Consider, furhter, historical documentaries. They often relate to a specific time period. (Even if is is 1,000 years long, such as the duration of the Roman Empire.) At present, the only time reference we get is their age of publication. How much sense does it make to switch to year view and find, bundled under "2012", a history of the Crusades together with a history of the Napoleonic Wars, only because they happen to have been published in 2012? What is clearly needed is a tag defining time periods, and a database infrastructure which understands notations as 1492-1648, 1688-1904, 1914-1945, and 1917-1989, and can collapse the shorter time period within the longer.
Perversely, file mode works best for documentaries, as it allows for hierarchical categorization using subfolders. Surely we all agree that library mode is there to do better than this.
Based on this reasoning, I submit that at present documentaries are treated by XBMC as library orphans. That neither tags nor smart playlists nor custom nodes can remedy this. And that if movie.nfo has been developed to provide proper metadate information for movies and tvshow.nfo for TV shows but neither suffices for documentaries, what is needed is the definition of documentaries as a new video files type with an appropriate for this type schema (tags).

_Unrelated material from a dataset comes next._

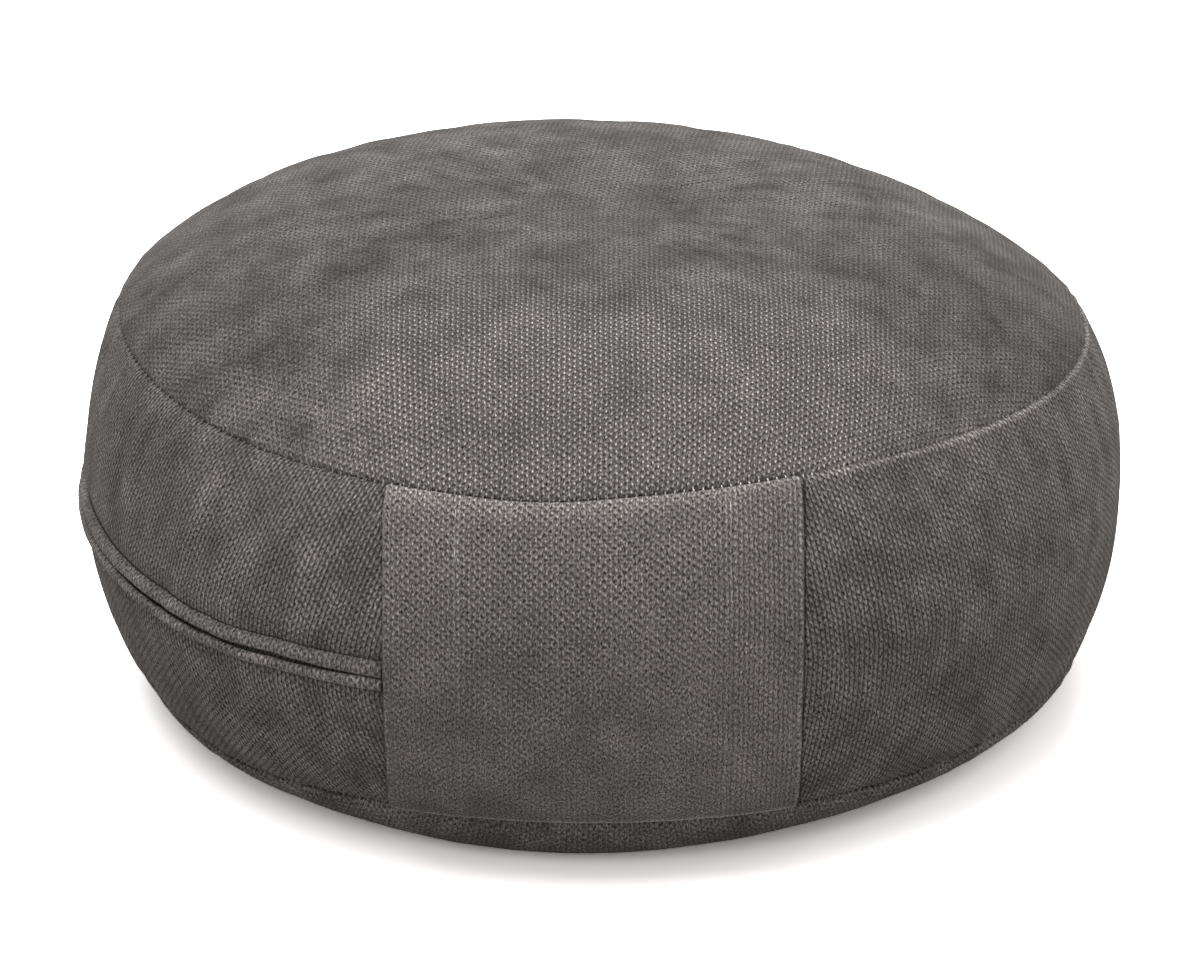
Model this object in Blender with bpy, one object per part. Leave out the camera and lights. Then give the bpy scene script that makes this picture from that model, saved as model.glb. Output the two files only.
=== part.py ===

I should perhaps add that I have given similar thought to the issue of handling of ballet, opera and theater performances, where I have come to the conclusion that the established movie.nfo suffices, provided for the addition of only two or three more (new) tags.
@artrafael:
I sincerely apologize for using expressions such as "perverse logic", "must be fixed", "why it is not used is a mystery to me". They are staple in my trade (law), and I got carried away. Again apologies.
Yet clothed in these impermissible expressions are some factual opinions which, I think, must be answered.